Just this evening, my daughter, Ava, texted, “Mom, I have to tell you something. Don’t get mad.” (This of course means, “Mom, I am equal amounts terrified and worried that you’ll punish me or that I’ll disappoint you. Tell me everything is okay.”) I imagined the worst thing that could happen and decided before I called that I needed to be in the right mindset. If everyone was alive and unharmed, I needed to keep my mouth closed and ears open. This was either fixable, or of no matter.
Ava cried as she explained that a glass broke. (Not just any glass, but a personal favorite.) While I tease my children that nice things happen to other families, nothing major has ever been broken or replaced in my home. I’m desperately trying to raise children that feel the weight of responsibility. In that moment, I had many options. I could have raised my voice, or demanded to know why she was even using a glass she was not supposed to touch. Or, I could choose a different path.
This is my life-lesson: Everything comes down to a decision over time: Do we engage, or disengage? Life reminds us of past mistakes at all possible moments- a conscious memory that reminds us to look what’s happened before and what might happen again if we don’t choose another way. I raised my voice to Ava before when something was broken. I’m dealing with her emotional flinch years afterwards. And it’s changed my parenting dramatically.
I told her wavering voice, “That’s a bummer. I’m sure you are feeling sad that happened. Thanks for being honest with me.” I listened and responded to Ava and used every moment of patience I had been practicing joined with my velvet-soft words to sooth, instead of interrogate. There was no punishment, because her true punishment was self-inflicted. And that was that. Crisis averted. A much-needed no-bullet moment of parental Russian Roulette. The equivalent of DEFCON 1 in nuclear parenting with the lingering promise of total destruction. Basically, every moment of everyday in the life of someone raising children.
I’m acutely aware that sometimes, things just break. Ava’s father and I broke a glass 2 years ago when we separated after many years. We gingerly walked around the floor in every possible way to avoid the shrapnel of what we both refused to pick-up. After copious tears, guilt and a death grip equal only to the poster of a kitten hanging from a branch- we too, had to have a talk about what the hell we were going to do with all the glass. It’s now so shattered and widespread, it became unbearable to think of the work and finger pricks involved in cleaning the shards of what we said, chose and ran from. With pieces everywhere, the knowledge that I’d be cut permeated some of my language and actions. I didn’t even want to talk about the glass anymore- let alone the pain, work and resources needed to contemplate a solution.

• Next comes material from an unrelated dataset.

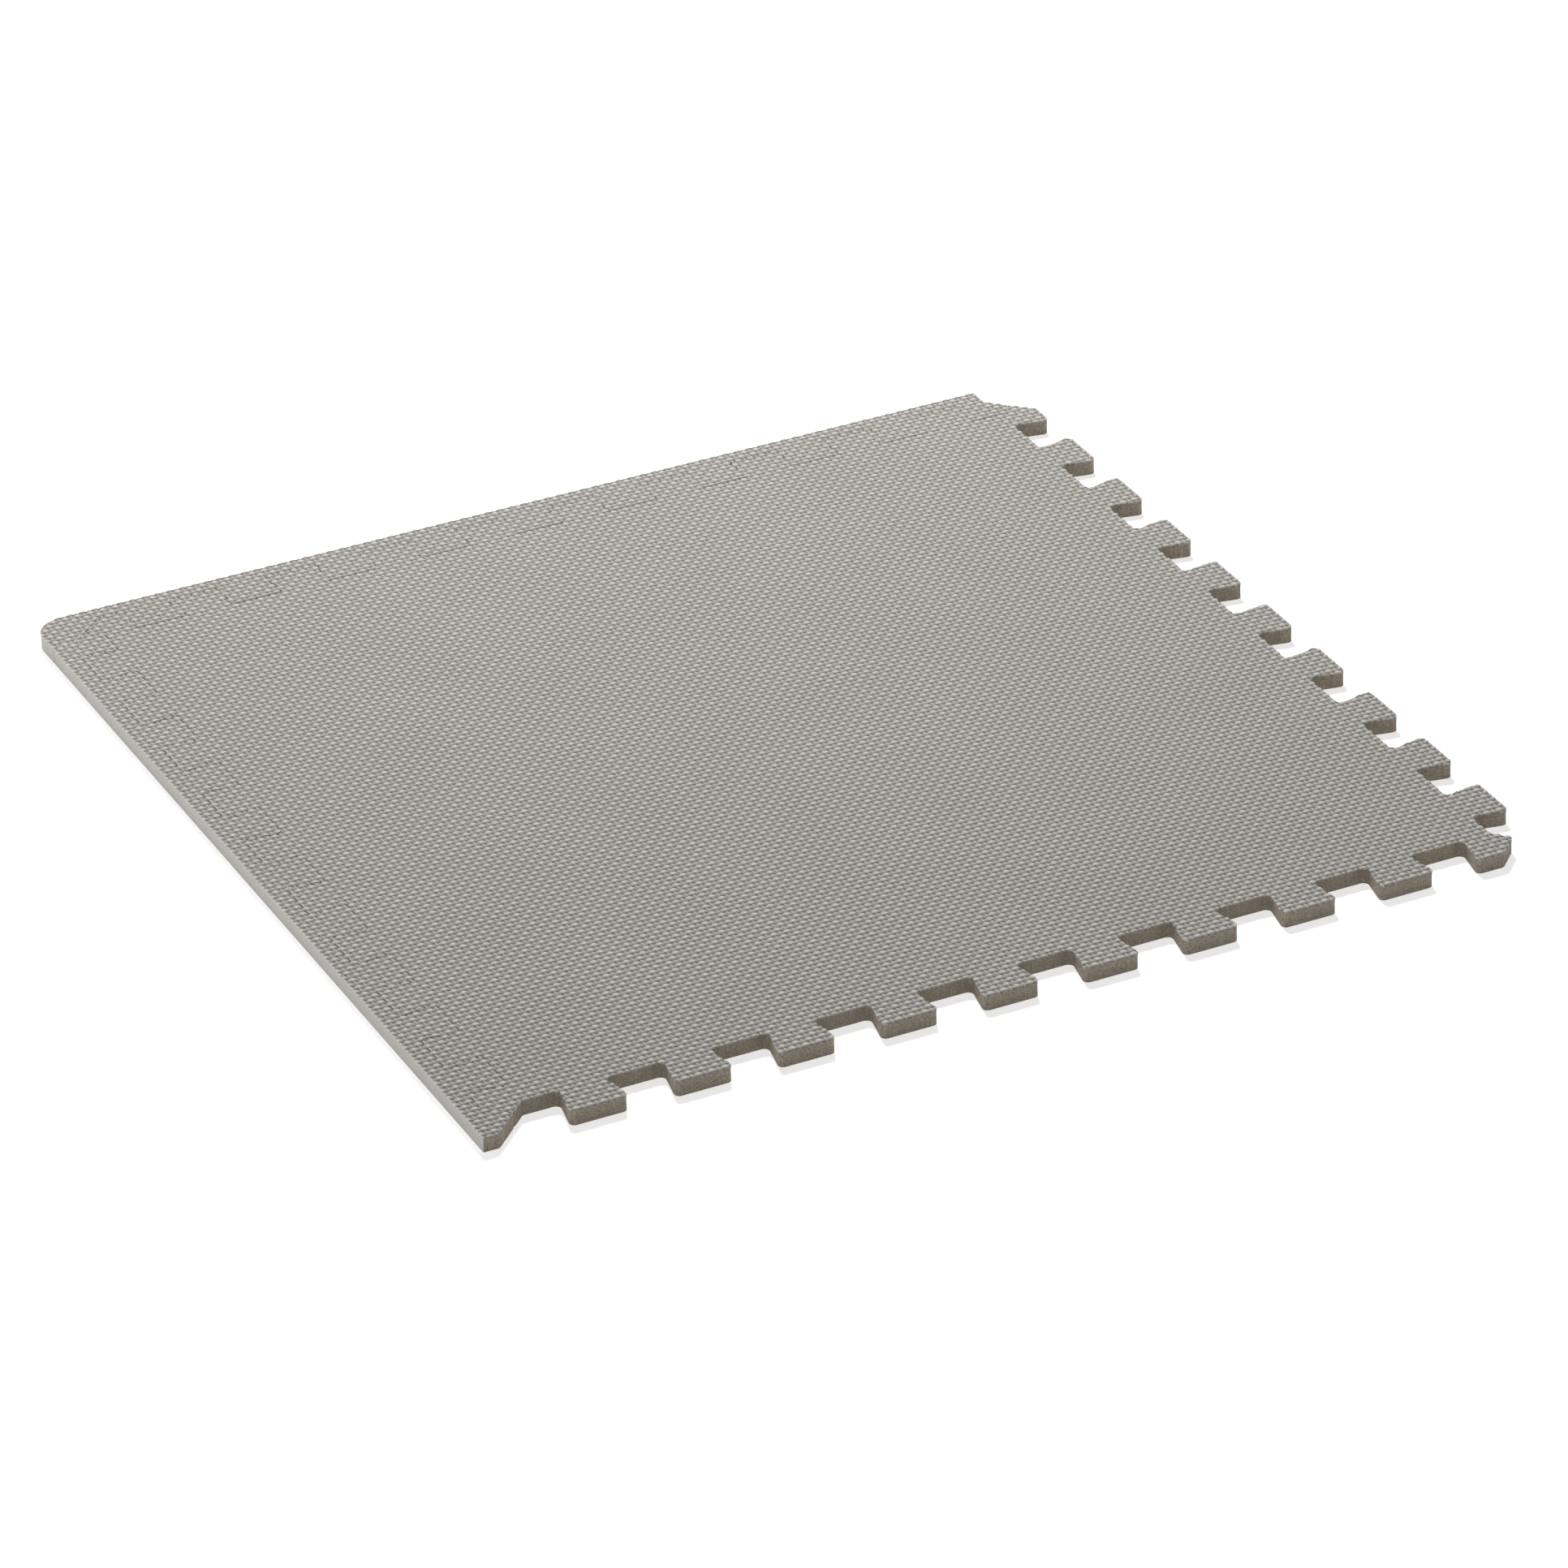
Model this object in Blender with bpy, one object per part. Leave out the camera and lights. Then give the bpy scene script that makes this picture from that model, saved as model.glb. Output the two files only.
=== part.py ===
"""Interlocking foam blocking mat with two border strips fitted.

A square tile of closed-cell foam is die cut with the same dovetail teeth on all
four sides, so that any side fits any side of the next tile. Two border strips
close off its left and rear sides. They are pressed in from above, and lift
straight off again. The right and front sides stay open for the next tiles.

Metres, +Z up. X runs along the front side, Y runs to the rear, and the origin
is on the floor under the middle of the whole mat.
"""

from math import atan2, cos, pi, sin, tan

import bmesh
import bpy
from mathutils import Vector

# Driving dimensions, in metres.
TILE_SIDE = 0.600  # from corner point to corner point, at half the teeth's depth
THICKNESS = 0.010
TEETH_PER_SIDE = 10
TOOTH_DEPTH = 0.022
TOOTH_LEAN = 0.0021  # each flank's shift between half depth and tip
TOOTH_ROUND = 0.0032  # tips and roots alike, because one blade cuts both
CORNER_RELIEF = 0.004  # how far the corner tooth's slope stays back from the corner
CORNER_POINT_ROUND = 0.0022
STRIP_MARGIN = 0.011  # foam beyond the tile's tooth tips
STRIP_END_STEP = 0.0125  # from the tile's corner point to a strip's square end
STRIP_END_ROUND = 0.0008
MAT_CORNER_ROUND = 0.0175
FIT_GAP = 0.0003  # between pieces that touch
ARC_STEPS = 4  # flat faces in a rounded corner

# Sizes that follow from them.
PITCH = TILE_SIDE / TEETH_PER_SIDE
HALF_TOOTH = PITCH / 4
HALF_DEPTH = TOOTH_DEPTH / 2
STRIP_REACH = HALF_DEPTH + STRIP_MARGIN
MAT_CENTRE = Vector(
    ((TILE_SIDE - STRIP_MARGIN) / 2, (TILE_SIDE + STRIP_REACH - STRIP_END_STEP) / 2)
)

# Each side's starting corner and the turn of its own frame, clockwise from the rear.
SIDES = {
    "rear": (Vector((0, TILE_SIDE)), 0.0),
    "right": (Vector((TILE_SIDE, TILE_SIDE)), -pi / 2),
    "front": (Vector((TILE_SIDE, 0)), pi),
    "left": (Vector((0, 0)), pi / 2),
}

# Foam colours and roughness: name, red, green, blue, roughness.
TILE_FOAM = ("tile_foam", 0.50, 0.48, 0.47, 0.85)
STRIP_FOAM = ("strip_foam", 0.51, 0.49, 0.48, 0.85)


class Corner:
    """A corner of an outline, its rounding, and the gap left along the edge after it."""

    def __init__(self, s, d, rounding, gap=0.0):
        self.at = Vector((s, d))
        self.rounding = rounding
        self.gap = gap


def toothed_side():
    """The corners of one tile side: s runs along the side, d points out of the tile.

    The first tooth is cut back to a 45 degree slope. The last notch ends in the
    slope that the next side's first tooth needs.
    """
    point = CORNER_RELIEF / 2
    corners = [
        Corner(point, -point, CORNER_POINT_ROUND),
        Corner(CORNER_RELIEF + HALF_DEPTH, HALF_DEPTH, TOOTH_ROUND),
    ]
    for tooth in range(TEETH_PER_SIDE):
        centre = HALF_TOOTH + tooth * PITCH
        tip = HALF_TOOTH + TOOTH_LEAN
        root = HALF_TOOTH - TOOTH_LEAN
        if tooth > 0:
            corners.append(Corner(centre - root, -HALF_DEPTH, TOOTH_ROUND))
            corners.append(Corner(centre - tip, HALF_DEPTH, TOOTH_ROUND))
        corners.append(Corner(centre + tip, HALF_DEPTH, TOOTH_ROUND))
        corners.append(Corner(centre + root, -HALF_DEPTH, TOOTH_ROUND))
    corners.append(Corner(TILE_SIDE - HALF_DEPTH, -HALF_DEPTH, TOOTH_ROUND))
    return corners


def tile_corners():
    """The four toothed sides joined into the tile's outline, in the mat's own plane."""
    corners = []
    for start, turn in SIDES.values():
        for corner in toothed_side():
            x, y = corner.at
            turned = Vector((x * cos(turn) - y * sin(turn), x * sin(turn) + y * cos(turn)))
            place = start + turned - MAT_CENTRE
            corners.append(Corner(place.x, place.y, corner.rounding))
    return corners


def strip_teeth():
    """The tile's teeth as the strip's inner edge, with the fit gap along every edge."""
    return [Corner(*c.at, c.rounding, FIT_GAP) for c in toothed_side()[1:]]


def strip_square_end():
    """The end that stops short of the corner: a slope from the corner point, then square."""
    point = CORNER_RELIEF / 2
    stop = TILE_SIDE - STRIP_END_STEP
    return [
        Corner(TILE_SIDE - point, -point, STRIP_END_ROUND),
        Corner(stop, STRIP_END_STEP - CORNER_RELIEF, STRIP_END_ROUND),
        Corner(stop, STRIP_REACH, STRIP_END_ROUND),
    ]


def left_strip_corners():
    """A strip that starts with a square nose past the tile's corner."""
    point = CORNER_RELIEF / 2
    nose = [
        Corner(-STRIP_END_STEP, STRIP_REACH, STRIP_END_ROUND),
        Corner(-STRIP_END_STEP, STRIP_END_STEP, STRIP_END_ROUND),
        Corner(point, -point, STRIP_END_ROUND, FIT_GAP),
    ]
    return nose + strip_teeth() + strip_square_end()


def rear_strip_corners():
    """A strip that starts with the mat's rounded corner block, which closes the other strip's end."""
    block = [
        Corner(-STRIP_REACH, STRIP_REACH, MAT_CORNER_ROUND),
        Corner(-STRIP_REACH, -STRIP_END_STEP, STRIP_END_ROUND, FIT_GAP),
        Corner(CORNER_RELIEF - STRIP_END_STEP, -STRIP_END_STEP, STRIP_END_ROUND, FIT_GAP),
    ]
    return block + strip_teeth() + strip_square_end()


def cross(a, b):
    """The z part of a cross product: positive where b turns left from a."""
    return a.x * b.y - a.y * b.x


def with_gaps(corners):
    """Counter-clockwise corners, with each edge moved inwards by its own gap.

    A corner between two moved edges keeps its arc's centre, so its rounding
    shrinks where the outline is convex and grows where it is hollow.
    """
    moved = []
    for i, corner in enumerate(corners):
        before = corners[i - 1]
        after = corners[(i + 1) % len(corners)]
        way_in = (corner.at - before.at).normalized()
        way_out = (after.at - corner.at).normalized()
        turn = cross(way_in, way_out)
        # The two moved edges cross at this shift from the old corner.
        shift = (way_out * before.gap - way_in * corner.gap) / turn
        shared = min(before.gap, corner.gap)
        rounding = corner.rounding - shared if turn > 0 else corner.rounding + shared
        moved.append(Corner(*(corner.at + shift), rounding))
    return moved


def rounded(corners):
    """The outline's points, with an arc in place of each corner."""
    points = []
    for i, corner in enumerate(corners):
        back = (corners[i - 1].at - corner.at).normalized()
        on = (corners[(i + 1) % len(corners)].at - corner.at).normalized()
        half_angle = back.angle(on) / 2
        reach = corner.rounding / tan(half_angle)
        centre = corner.at + (back + on).normalized() * corner.rounding / sin(half_angle)
        first = corner.at + back * reach - centre
        last = corner.at + on * reach - centre
        start = atan2(first.y, first.x)
        sweep = (atan2(last.y, last.x) - start + pi) % (2 * pi) - pi
        for step in range(ARC_STEPS + 1):
            angle = start + sweep * step / ARC_STEPS
            points.append(centre + corner.rounding * Vector((cos(angle), sin(angle))))
    return points


def foam_material(name, red, green, blue, roughness):
    """A matt foam finish."""
    material = bpy.data.materials.new(name)
    material.use_nodes = True
    shader = material.node_tree.nodes["Principled BSDF"]
    shader.inputs["Base Color"].default_value = (red, green, blue, 1)
    shader.inputs["Roughness"].default_value = roughness
    shader.inputs["Metallic"].default_value = 0
    material.diffuse_color = (red, green, blue, 1)
    return material


def cut_sheet(name, points, foam, parent):
    """A flat piece of foam sheet: the outline on the floor, extruded to the thickness."""
    mesh = bpy.data.meshes.new(name)
    bm = bmesh.new()
    face = bm.faces.new([bm.verts.new((p.x, p.y, 0)) for p in points])
    raised = bmesh.ops.extrude_face_region(bm, geom=[face])["geom"]
    top = [part for part in raised if isinstance(part, bmesh.types.BMVert)]
    bmesh.ops.translate(bm, vec=(0, 0, THICKNESS), verts=top)
    bmesh.ops.recalc_face_normals(bm, faces=bm.faces)
    bm.to_mesh(mesh)
    bm.free()
    mesh.materials.append(foam_material(*foam))
    piece = bpy.data.objects.new(name, mesh)
    piece.parent = parent
    bpy.context.collection.objects.link(piece)
    return piece


def place_on_side(piece, side):
    """Sets a strip, made in a side's own frame, against that side of the tile."""
    start, turn = SIDES[side]
    piece.location = (*(start - MAT_CENTRE), 0)
    piece.rotation_euler.z = turn


for old in list(bpy.data.objects):
    bpy.data.objects.remove(old, do_unlink=True)

mat = bpy.data.objects.new("blocking_mat", None)
bpy.context.collection.objects.link(mat)

cut_sheet("foam_tile", rounded(tile_corners()), TILE_FOAM, mat)

left_strip = cut_sheet("left_border_strip", rounded(with_gaps(left_strip_corners())), STRIP_FOAM, mat)
place_on_side(left_strip, "left")

rear_strip = cut_sheet("rear_border_strip", rounded(with_gaps(rear_strip_corners())), STRIP_FOAM, mat)
place_on_side(rear_strip, "rear")
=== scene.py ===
import random
from math import atan2, ceil, cos, pi, radians, sin, tan

import bmesh
import bpy
from mathutils import Matrix, Vector
from mathutils.bvhtree import BVHTree
from mathutils.geometry import delaunay_2d_cdt


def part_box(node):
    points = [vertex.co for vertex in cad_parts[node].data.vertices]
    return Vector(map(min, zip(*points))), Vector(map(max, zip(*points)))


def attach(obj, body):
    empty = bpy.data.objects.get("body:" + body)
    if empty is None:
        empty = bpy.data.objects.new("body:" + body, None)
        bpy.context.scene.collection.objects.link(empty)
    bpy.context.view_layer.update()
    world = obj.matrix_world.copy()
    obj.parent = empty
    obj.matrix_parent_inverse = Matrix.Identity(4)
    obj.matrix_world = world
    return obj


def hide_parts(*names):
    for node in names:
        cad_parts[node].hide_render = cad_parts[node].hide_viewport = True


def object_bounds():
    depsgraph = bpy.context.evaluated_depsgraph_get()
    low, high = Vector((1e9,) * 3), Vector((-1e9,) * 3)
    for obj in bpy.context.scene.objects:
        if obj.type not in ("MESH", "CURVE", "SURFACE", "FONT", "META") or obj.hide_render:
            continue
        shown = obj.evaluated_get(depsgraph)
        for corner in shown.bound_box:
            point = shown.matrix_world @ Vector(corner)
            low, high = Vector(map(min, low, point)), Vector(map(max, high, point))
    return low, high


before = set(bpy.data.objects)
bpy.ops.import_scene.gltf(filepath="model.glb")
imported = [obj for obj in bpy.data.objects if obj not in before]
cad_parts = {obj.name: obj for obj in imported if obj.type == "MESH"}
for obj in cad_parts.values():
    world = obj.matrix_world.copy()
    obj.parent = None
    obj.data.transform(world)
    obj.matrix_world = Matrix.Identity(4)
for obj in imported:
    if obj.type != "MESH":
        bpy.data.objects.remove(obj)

cad_low, cad_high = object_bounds()
scene = bpy.context.scene

# ---------------------------------------------------------------------------
# The camera. It stands to the left of the mat's front side and looks down on
# it through a long lens, so the far side is hardly smaller than the near one.
# ---------------------------------------------------------------------------
AIM = Vector((-0.0189, -0.0607, 0.0100))
CAMERA_DISTANCE = 4.4219
CAMERA_AZIMUTH = radians(-25.17)
CAMERA_ELEVATION = radians(29.37)
CAMERA_ROLL = radians(-1.777)
CAMERA_LENS = 183.95
SENSOR_WIDTH = 36.0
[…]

Call it DEFCON 3 of co-parenting: Complete and utter disengagement that was causing emotional flinches every, single, day.
It wasn’t all glass. There was 6 years of moments filled with such clarity and love, I could hardly want for more. I’ve lived seemingly a hundred love-stories with a few people, and he was the protagionist in almost every one. But now, even years later- we’re surrounded by what you can’t quite walk away from: the realization that things are sometimes so irrevocably-shattered that there is no possible way to paste, tape, massage, pray or force the tiniest pieces together to create a Kintsugi worthy of all the hard work. It’s not exactly humbling, nor demoralizing. I guess you could say, it is what it is, too.
With so much opportunity before me, I keep getting caught up in looking backwards and re-hashing each moment in sheer obsession to learn. What could I learn from that disagreement, or my need to be the parent with more rights and less wrongs? How could I have been a better human to prevent this all from happening to begin with? The past is littered with overwhelming details of sometimes little importance. I write to remind myself that while it once was of utter importance, there’s nothing really left of any significance- it’s heartbreaking, isn’t it?
Life is here, right now- and it says, “no more.” If it possible to suck every lesson out of moments so all that is left is not anger or regret- but indifference? That’s the crux of clarity: I don’t like what I see or feel, but I can’t change the situation. It simply is what it is and I’ve felt the indifference for too-long of a time- so long in fact, that it’s clouded 2 years of relationships and possibilities- until now.
This is why I’m convinced the future is determined what I choose to pick up and what I leave behind- even the smallest decision carries incredible weight into my future. I have the smallest possibility in the form of one of a great, big adventure. It’s never looked like this- or felt like this. I’m utilizing all my AGAPE- and each lesson that’s brought me here- but within reason. I have a mental check-list going to make sure the gravity of this new situation is fully-understood with the most important theme being: Choose the right reaction when the glass breaks.